Afghans are independent, dignified, and aloof in general, but they are affectionate and extremely loyal to humans they have bonded with. This loyalty can make it difficult for an adult Afghan to adjust to a new home. On the other hand, it can make them fairly easy to housetrain, because they want to please their owners. Unless obedience or agility competition is a goal, teaching basic commands such as come, sit, and stay is generally sufficient. Afghan Hound owners are often quick to point out that no amount of training will overcome the breed’s hunting instinct to break off on a high-speed chase.
The Afghan Hound should do well on a high-quality dog food, whether commercially manufactured or home-prepared with your veterinarian’s supervision and approval.
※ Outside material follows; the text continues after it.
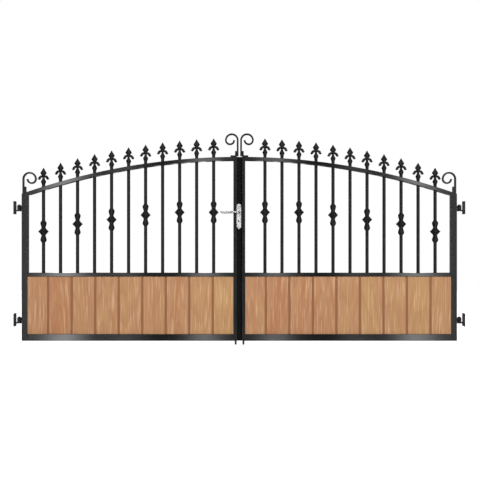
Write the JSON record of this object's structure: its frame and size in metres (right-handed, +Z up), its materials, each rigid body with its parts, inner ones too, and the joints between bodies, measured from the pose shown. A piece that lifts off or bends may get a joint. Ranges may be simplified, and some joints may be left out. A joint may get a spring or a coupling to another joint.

Any diet should be appropriate to the dog’s age (puppy, adult, or senior). As sight hounds, Afghan Hounds have naturally svelte physiques, and their protruding hipbones are a unique breed characteristic, not a sign of being underweight. That said, Afghan Hounds are athletic, active dogs, so be mindful that your dog is getting enough good nutrition to meet his needs. Learn about which human foods are safe for dogs, and which are not. Check with your vet if you have any concerns about your dog’s weight or diet. Clean, fresh water should be available at all times.